**Work to complete**
Every entry that follows needs to be repeated exactly.

[Rows from an object dataset]
· · ·

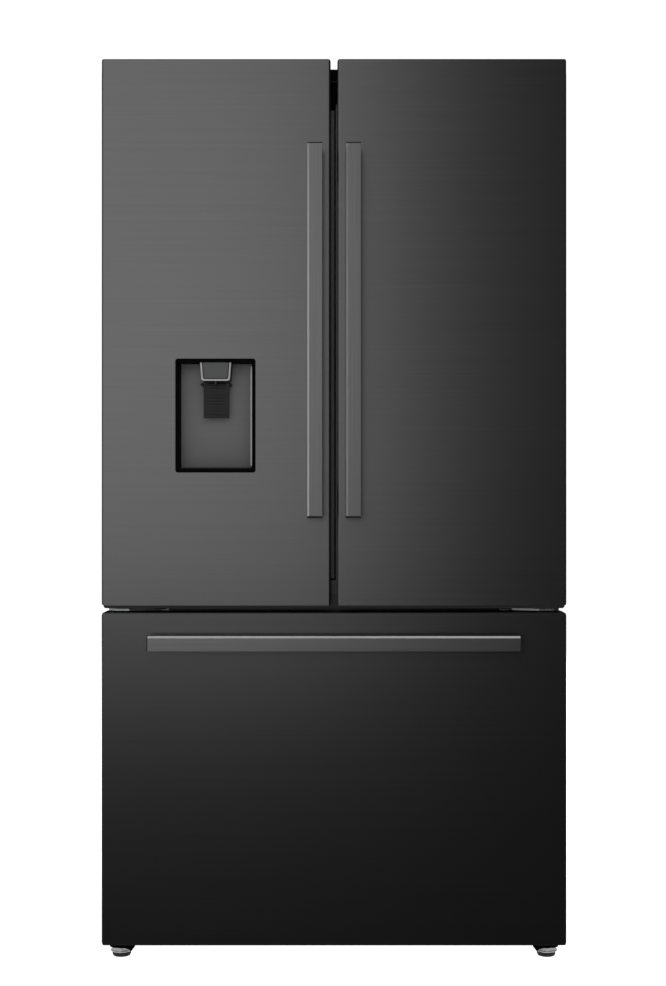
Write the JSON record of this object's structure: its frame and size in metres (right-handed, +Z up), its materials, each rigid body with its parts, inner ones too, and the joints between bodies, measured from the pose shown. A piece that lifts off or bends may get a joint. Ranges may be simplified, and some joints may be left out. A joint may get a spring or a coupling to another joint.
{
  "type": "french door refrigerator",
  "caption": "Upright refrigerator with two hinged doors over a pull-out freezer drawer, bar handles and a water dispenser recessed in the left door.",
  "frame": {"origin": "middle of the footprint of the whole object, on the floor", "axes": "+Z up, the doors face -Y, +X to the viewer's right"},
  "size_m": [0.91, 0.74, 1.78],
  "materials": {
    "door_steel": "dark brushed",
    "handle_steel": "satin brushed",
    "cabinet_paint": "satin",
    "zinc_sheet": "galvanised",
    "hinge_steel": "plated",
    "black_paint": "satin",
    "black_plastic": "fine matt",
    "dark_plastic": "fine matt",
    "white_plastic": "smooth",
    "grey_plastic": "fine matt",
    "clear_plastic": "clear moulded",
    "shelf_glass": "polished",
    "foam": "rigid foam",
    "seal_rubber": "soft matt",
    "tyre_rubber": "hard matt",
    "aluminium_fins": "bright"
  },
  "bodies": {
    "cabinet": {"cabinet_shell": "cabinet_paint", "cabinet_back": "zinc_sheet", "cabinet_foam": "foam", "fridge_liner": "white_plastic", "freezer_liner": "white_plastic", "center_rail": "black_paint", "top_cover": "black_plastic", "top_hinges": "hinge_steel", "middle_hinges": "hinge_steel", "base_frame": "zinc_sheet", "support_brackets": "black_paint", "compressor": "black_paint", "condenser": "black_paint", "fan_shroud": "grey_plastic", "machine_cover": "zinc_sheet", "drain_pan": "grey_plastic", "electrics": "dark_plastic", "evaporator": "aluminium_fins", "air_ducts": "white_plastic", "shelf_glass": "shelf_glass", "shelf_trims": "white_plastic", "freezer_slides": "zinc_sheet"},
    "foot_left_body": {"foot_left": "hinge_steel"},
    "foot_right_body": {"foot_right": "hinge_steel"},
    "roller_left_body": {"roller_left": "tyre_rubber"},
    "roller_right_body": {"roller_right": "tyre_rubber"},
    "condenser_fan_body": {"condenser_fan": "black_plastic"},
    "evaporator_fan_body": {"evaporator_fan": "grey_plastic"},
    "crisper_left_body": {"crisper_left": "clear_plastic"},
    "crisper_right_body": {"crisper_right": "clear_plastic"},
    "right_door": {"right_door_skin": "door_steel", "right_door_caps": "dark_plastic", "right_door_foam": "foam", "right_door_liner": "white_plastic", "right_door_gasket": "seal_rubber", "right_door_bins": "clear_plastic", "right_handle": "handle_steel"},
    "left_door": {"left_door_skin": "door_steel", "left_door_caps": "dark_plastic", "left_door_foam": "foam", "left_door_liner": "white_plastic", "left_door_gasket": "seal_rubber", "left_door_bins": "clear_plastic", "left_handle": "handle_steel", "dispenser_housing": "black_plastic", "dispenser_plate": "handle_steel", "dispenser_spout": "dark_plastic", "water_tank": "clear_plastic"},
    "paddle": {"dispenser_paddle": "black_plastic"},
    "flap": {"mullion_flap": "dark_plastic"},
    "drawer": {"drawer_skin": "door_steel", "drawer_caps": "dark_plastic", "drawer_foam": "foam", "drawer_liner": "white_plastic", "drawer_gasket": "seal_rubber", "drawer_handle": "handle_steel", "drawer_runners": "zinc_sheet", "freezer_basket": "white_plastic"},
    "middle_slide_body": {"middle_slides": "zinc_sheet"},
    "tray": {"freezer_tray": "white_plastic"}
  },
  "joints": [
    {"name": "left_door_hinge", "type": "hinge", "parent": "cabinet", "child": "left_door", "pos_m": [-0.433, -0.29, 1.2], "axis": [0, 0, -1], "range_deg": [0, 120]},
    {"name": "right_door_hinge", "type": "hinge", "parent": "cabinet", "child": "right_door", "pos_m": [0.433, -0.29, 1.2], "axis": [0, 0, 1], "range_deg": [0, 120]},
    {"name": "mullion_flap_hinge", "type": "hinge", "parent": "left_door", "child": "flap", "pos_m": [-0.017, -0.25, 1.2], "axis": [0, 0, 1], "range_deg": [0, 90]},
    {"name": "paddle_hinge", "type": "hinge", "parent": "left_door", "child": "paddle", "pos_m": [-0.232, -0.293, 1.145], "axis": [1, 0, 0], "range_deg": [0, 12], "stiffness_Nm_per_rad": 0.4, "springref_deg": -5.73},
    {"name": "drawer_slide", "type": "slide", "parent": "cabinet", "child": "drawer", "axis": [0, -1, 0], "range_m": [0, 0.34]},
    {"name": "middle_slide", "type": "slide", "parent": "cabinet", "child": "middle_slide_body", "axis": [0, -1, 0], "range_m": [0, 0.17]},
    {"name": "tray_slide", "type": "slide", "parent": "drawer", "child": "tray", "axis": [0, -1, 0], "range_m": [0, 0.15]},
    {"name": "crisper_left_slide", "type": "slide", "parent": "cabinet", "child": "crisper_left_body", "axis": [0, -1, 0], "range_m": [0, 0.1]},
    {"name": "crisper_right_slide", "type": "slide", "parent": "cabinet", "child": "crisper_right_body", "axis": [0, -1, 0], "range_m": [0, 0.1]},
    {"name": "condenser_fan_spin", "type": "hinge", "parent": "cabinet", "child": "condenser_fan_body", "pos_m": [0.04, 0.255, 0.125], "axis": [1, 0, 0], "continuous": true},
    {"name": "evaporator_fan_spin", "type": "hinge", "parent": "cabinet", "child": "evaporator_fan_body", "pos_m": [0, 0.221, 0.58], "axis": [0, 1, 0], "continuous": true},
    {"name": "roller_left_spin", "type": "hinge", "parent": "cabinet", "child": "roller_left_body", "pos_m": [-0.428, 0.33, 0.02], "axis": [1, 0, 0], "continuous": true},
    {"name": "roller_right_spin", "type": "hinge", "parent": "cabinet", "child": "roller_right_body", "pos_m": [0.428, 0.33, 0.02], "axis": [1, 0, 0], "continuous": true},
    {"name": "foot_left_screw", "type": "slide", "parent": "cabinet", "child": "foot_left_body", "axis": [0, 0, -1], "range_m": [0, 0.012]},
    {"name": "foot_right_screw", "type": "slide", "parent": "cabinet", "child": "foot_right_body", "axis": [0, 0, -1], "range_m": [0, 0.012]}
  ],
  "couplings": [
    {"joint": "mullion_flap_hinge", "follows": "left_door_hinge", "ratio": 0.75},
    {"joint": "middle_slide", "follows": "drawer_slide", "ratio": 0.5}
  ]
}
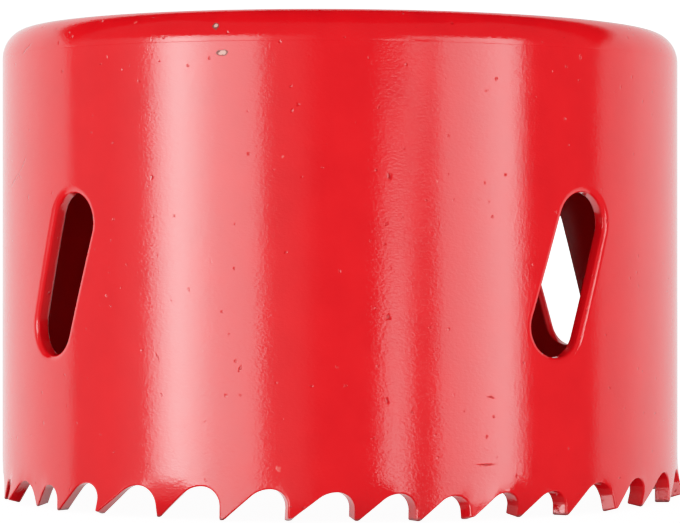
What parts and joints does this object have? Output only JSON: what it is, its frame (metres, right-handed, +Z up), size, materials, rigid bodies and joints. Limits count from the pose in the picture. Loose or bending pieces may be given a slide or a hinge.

· · ·

**Reply to the task**
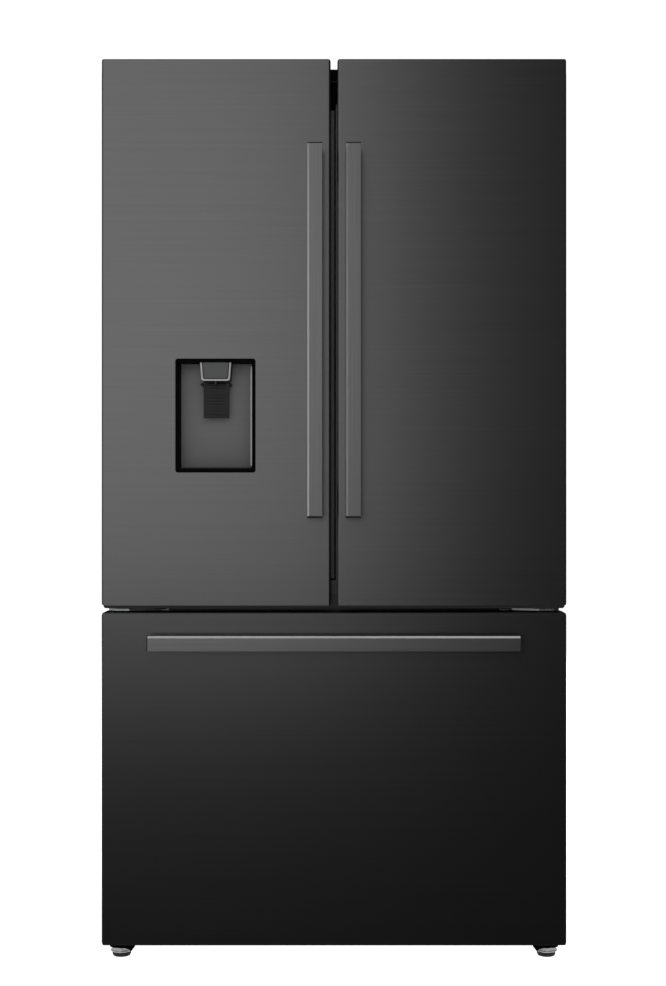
Write the JSON record of this object's structure: its frame and size in metres (right-handed, +Z up), its materials, each rigid body with its parts, inner ones too, and the joints between bodies, measured from the pose shown. A piece that lifts off or bends may get a joint. Ranges may be simplified, and some joints may be left out. A joint may get a spring or a coupling to another joint.
{
  "type": "french door refrigerator",
  "caption": "Upright refrigerator with two hinged doors over a pull-out freezer drawer, bar handles and a water dispenser recessed in the left door.",
  "frame": {"origin": "middle of the footprint of the whole object, on the floor", "axes": "+Z up, the doors face -Y, +X to the viewer's right"},
  "size_m": [0.91, 0.74, 1.78],
  "materials": {
    "door_steel": "dark brushed",
    "handle_steel": "satin brushed",
    "cabinet_paint": "satin",
    "zinc_sheet": "galvanised",
    "hinge_steel": "plated",
    "black_paint": "satin",
    "black_plastic": "fine matt",
    "dark_plastic": "fine matt",
    "white_plastic": "smooth",
    "grey_plastic": "fine matt",
    "clear_plastic": "clear moulded",
    "shelf_glass": "polished",
    "foam": "rigid foam",
    "seal_rubber": "soft matt",
    "tyre_rubber": "hard matt",
    "aluminium_fins": "bright"
  },
  "bodies": {
    "cabinet": {"cabinet_shell": "cabinet_paint", "cabinet_back": "zinc_sheet", "cabinet_foam": "foam", "fridge_liner": "white_plastic", "freezer_liner": "white_plastic", "center_rail": "black_paint", "top_cover": "black_plastic", "top_hinges": "hinge_steel", "middle_hinges": "hinge_steel", "base_frame": "zinc_sheet", "support_brackets": "black_paint", "compressor": "black_paint", "condenser": "black_paint", "fan_shroud": "grey_plastic", "machine_cover": "zinc_sheet", "drain_pan": "grey_plastic", "electrics": "dark_plastic", "evaporator": "aluminium_fins", "air_ducts": "white_plastic", "shelf_glass": "shelf_glass", "shelf_trims": "white_plastic", "freezer_slides": "zinc_sheet"},
    "foot_left_body": {"foot_left": "hinge_steel"},
    "foot_right_body": {"foot_right": "hinge_steel"},
    "roller_left_body": {"roller_left": "tyre_rubber"},
    "roller_right_body": {"roller_right": "tyre_rubber"},
    "condenser_fan_body": {"condenser_fan": "black_plastic"},
    "evaporator_fan_body": {"evaporator_fan": "grey_plastic"},
    "crisper_left_body": {"crisper_left": "clear_plastic"},
    "crisper_right_body": {"crisper_right": "clear_plastic"},
    "right_door": {"right_door_skin": "door_steel", "right_door_caps": "dark_plastic", "right_door_foam": "foam", "right_door_liner": "white_plastic", "right_door_gasket": "seal_rubber", "right_door_bins": "clear_plastic", "right_handle": "handle_steel"},
    "left_door": {"left_door_skin": "door_steel", "left_door_caps": "dark_plastic", "left_door_foam": "foam", "left_door_liner": "white_plastic", "left_door_gasket": "seal_rubber", "left_door_bins": "clear_plastic", "left_handle": "handle_steel", "dispenser_housing": "black_plastic", "dispenser_plate": "handle_steel", "dispenser_spout": "dark_plastic", "water_tank": "clear_plastic"},
    "paddle": {"dispenser_paddle": "black_plastic"},
    "flap": {"mullion_flap": "dark_plastic"},
    "drawer": {"drawer_skin": "door_steel", "drawer_caps": "dark_plastic", "drawer_foam": "foam", "drawer_liner": "white_plastic", "drawer_gasket": "seal_rubber", "drawer_handle": "handle_steel", "drawer_runners": "zinc_sheet", "freezer_basket": "white_plastic"},
    "middle_slide_body": {"middle_slides": "zinc_sheet"},
    "tray": {"freezer_tray": "white_plastic"}
  },
  "joints": [
    {"name": "left_door_hinge", "type": "hinge", "parent": "cabinet", "child": "left_door", "pos_m": [-0.433, -0.29, 1.2], "axis": [0, 0, -1], "range_deg": [0, 120]},
    {"name": "right_door_hinge", "type": "hinge", "parent": "cabinet", "child": "right_door", "pos_m": [0.433, -0.29, 1.2], "axis": [0, 0, 1], "range_deg": [0, 120]},
    {"name": "mullion_flap_hinge", "type": "hinge", "parent": "left_door", "child": "flap", "pos_m": [-0.017, -0.25, 1.2], "axis": [0, 0, 1], "range_deg": [0, 90]},
    {"name": "paddle_hinge", "type": "hinge", "parent": "left_door", "child": "paddle", "pos_m": [-0.232, -0.293, 1.145], "axis": [1, 0, 0], "range_deg": [0, 12], "stiffness_Nm_per_rad": 0.4, "springref_deg": -5.73},
    {"name": "drawer_slide", "type": "slide", "parent": "cabinet", "child": "drawer", "axis": [0, -1, 0], "range_m": [0, 0.34]},
    {"name": "middle_slide", "type": "slide", "parent": "cabinet", "child": "middle_slide_body", "axis": [0, -1, 0], "range_m": [0, 0.17]},
    {"name": "tray_slide", "type": "slide", "parent": "drawer", "child": "tray", "axis": [0, -1, 0], "range_m": [0, 0.15]},
    {"name": "crisper_left_slide", "type": "slide", "parent": "cabinet", "child": "crisper_left_body", "axis": [0, -1, 0], "range_m": [0, 0.1]},
    {"name": "crisper_right_slide", "type": "slide", "parent": "cabinet", "child": "crisper_right_body", "axis": [0, -1, 0], "range_m": [0, 0.1]},
    {"name": "condenser_fan_spin", "type": "hinge", "parent": "cabinet", "child": "condenser_fan_body", "pos_m": [0.04, 0.255, 0.125], "axis": [1, 0, 0], "continuous": true},
    {"name": "evaporator_fan_spin", "type": "hinge", "parent": "cabinet", "child": "evaporator_fan_body", "pos_m": [0, 0.221, 0.58], "axis": [0, 1, 0], "continuous": true},
    {"name": "roller_left_spin", "type": "hinge", "parent": "cabinet", "child": "roller_left_body", "pos_m": [-0.428, 0.33, 0.02], "axis": [1, 0, 0], "continuous": true},
    {"name": "roller_right_spin", "type": "hinge", "parent": "cabinet", "child": "roller_right_body", "pos_m": [0.428, 0.33, 0.02], "axis": [1, 0, 0], "continuous": true},
    {"name": "foot_left_screw", "type": "slide", "parent": "cabinet", "child": "foot_left_body", "axis": [0, 0, -1], "range_m": [0, 0.012]},
    {"name": "foot_right_screw", "type": "slide", "parent": "cabinet", "child": "foot_right_body", "axis": [0, 0, -1], "range_m": [0, 0.012]}
  ],
  "couplings": [
    {"joint": "mullion_flap_hinge", "follows": "left_door_hinge", "ratio": 0.75},
    {"joint": "middle_slide", "follows": "drawer_slide", "ratio": 0.5}
  ]
}
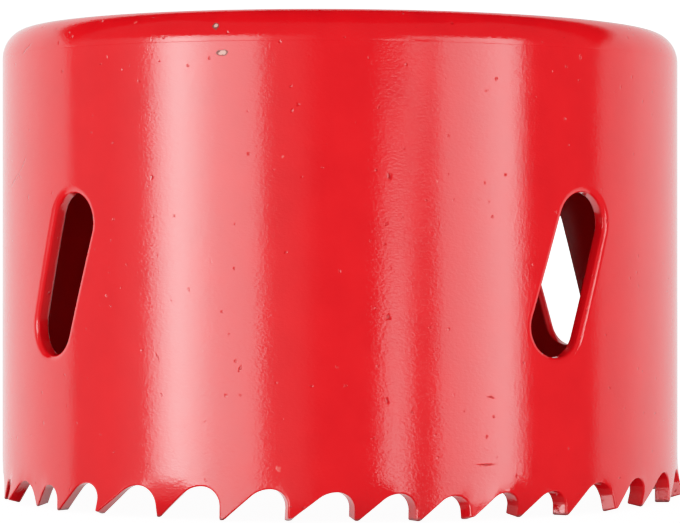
What parts and joints does this object have? Output only JSON: what it is, its frame (metres, right-handed, +Z up), size, materials, rigid bodies and joints. Limits count from the pose in the picture. Loose or bending pieces may be given a slide or a hinge.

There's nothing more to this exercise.